Nelle similitudini, si rintracciano, però, anche le peculiarità dei maestri: le opere di Hokusai hanno delle linee più marcate e pongono al centro della natura l’essere umano, mentre in quelle di Hiroshige si riscontra un tocco più leggero e una preferenza per la natura e il mondo animale, usato in chiave simbolica.
Utamaro, invece, si differenzia notevolmente rispetto a Hiroshige e Hukusai. Secondo alcune teorie, pare sia nato ad Edo di fronte al quartiere di piacere e sarebbe il figlio dei proprietari di una casa da tè. Leggenda o verità, una cosa è certa, la sua produzione artistica si concentra nella creazione di stampe erotiche e di ritratti di geishe, delle vere e proprie star dell’epoca. Al culmine del suo successo venne duramente colpito dalla dissolutezza del governo Shogun e condannato al carcere per aver pubblicato delle stampe su un romanzo storico censurato. La sua condanna fu esemplare, forse anche per via della notorietà di cui godeva che si rivelò un’arma a doppio taglio. Questa esperienza lo segnò così profondamente da stroncargli la carriera di artista. Morirà qualche anno più tardi.

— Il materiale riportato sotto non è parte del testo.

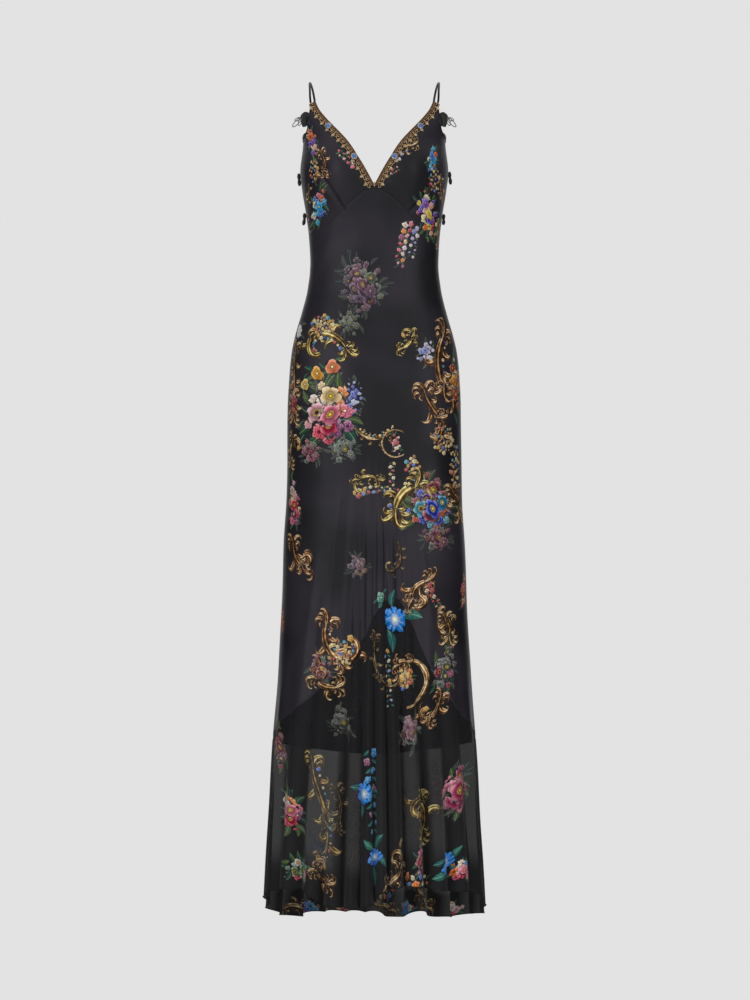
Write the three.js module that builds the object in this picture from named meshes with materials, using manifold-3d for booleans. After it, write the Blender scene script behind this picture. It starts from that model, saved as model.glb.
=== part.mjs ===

Conclusione della mostra e influenze artistiche
Il percorso si conclude con 15 volumi di Manga di Hokusai, una raccolta di immagini che dovevano fungere da manuali didattici per gli apprendisti e imporsi come punto di riferimento estetico per tutti gli artisti successivi. Il termine “manga” , infatti, significa letteralmente “schizzi sparsi” e si tratta, appunto di bozze che gli studenti potevano copiare per esercitarsi.
Il fascino dell’ “immagine del Giappone” seppe conquistare molti pittori oltreoceano, tra cui Monet, Van Gogh, Degas, Toulouse‐Lautrec, che si lasciarono rapire dalla freschezza e della semplicità di forme e colori. Inconsapevolmente, i tre maestri hanno contribuito a rivoluzionare il linguaggio pittorico della Parigi di fine Ottocento, plasmando i contorni della tecnica impressionista ed influenzando il Simbolismo e le Avanguardie, che giovarono del contatto con un’arte così diversa e altrettanto stimolante.